I came out of law school hoping to use my training to making up laws
that would promote social harmony. Now I
call myself a recovering lawyer. Who am
I, after all, to know better than others what is good for them?
Criminologists
worldwide are not alone in reducing the problem of crime to the problem of the
criminal or the oppressor. Worldwide,
national and personal security is reduced to identifying who is at fault for
our problems, who our real enemies are.
Individualism turns social problems into handling “the” problem people,
or by getting one’s own head and life together.

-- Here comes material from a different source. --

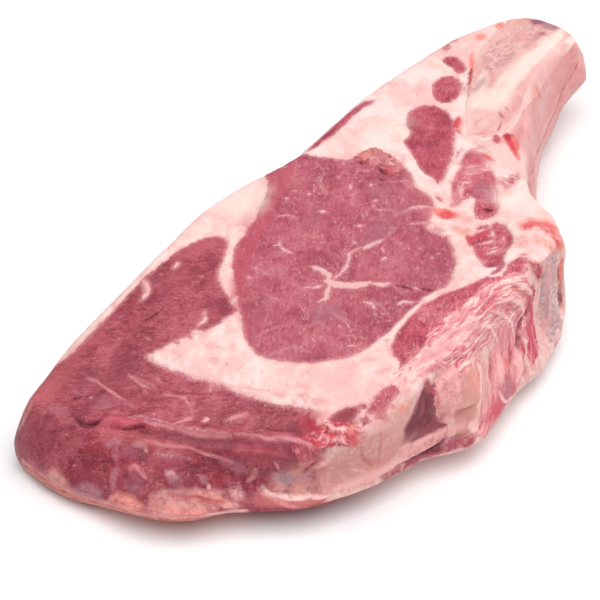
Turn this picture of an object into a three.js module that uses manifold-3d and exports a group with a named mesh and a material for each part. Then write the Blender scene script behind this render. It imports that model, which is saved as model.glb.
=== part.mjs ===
// Bone-in beef rib chop, one thick slice lying on its cut face.
// Millimetres, +Z up. The long axis runs along X: the thin tail at -X, the sawn bone end at +X.
// The outer (back) side faces +Y and the rib side faces -Y.
import * as THREE from 'three';
import { mergeVertices } from 'three/addons/utils/BufferGeometryUtils.js';
import Module from 'manifold-3d';

const wasm = await Module();
wasm.setup();

// Thickness of the slice from the table up.
const TAIL_THICKNESS = 28;
const MIDDLE_THICKNESS = 42;
const RIB_SIDE_LIFT = 5.5;
const BONE_END_DROP = 2;
// The bone end stands clear of the table by this much.
const BONE_END_CLEARANCE = 9.5;
// Gap left between neighbouring pieces.
const GAP = 0.3;
// Rounding of the upper and lower rims.
const RIM_ROUNDING = 1.8;
// Upright folds in the rib side.
const FOLD_DEPTH = 1.3;
const FOLD_PITCH = 9;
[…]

Whether in the legal system or in the classroom, individualism means
that the ones who disrupt social order are those who become its failures. Talk as we may about distinguishing personal
from structural problems, we grow up so carefully taught that problems are someone’s
fault that we may even remain individualists when we call ourselves socialists
or speak of doing social justice. Living
as we do in a culture of individualizing responses to social problems, I find
it hard indeed to get even close and respected criminological friends the idea
of forsaking the issue of which conflicts to mediate in favor of thinking how
to initiate or support diplomacy in the face of any crime or criminal justice
problem. Maybe substituting “diplomacy”
for “mediation” and “peacemaking” will help.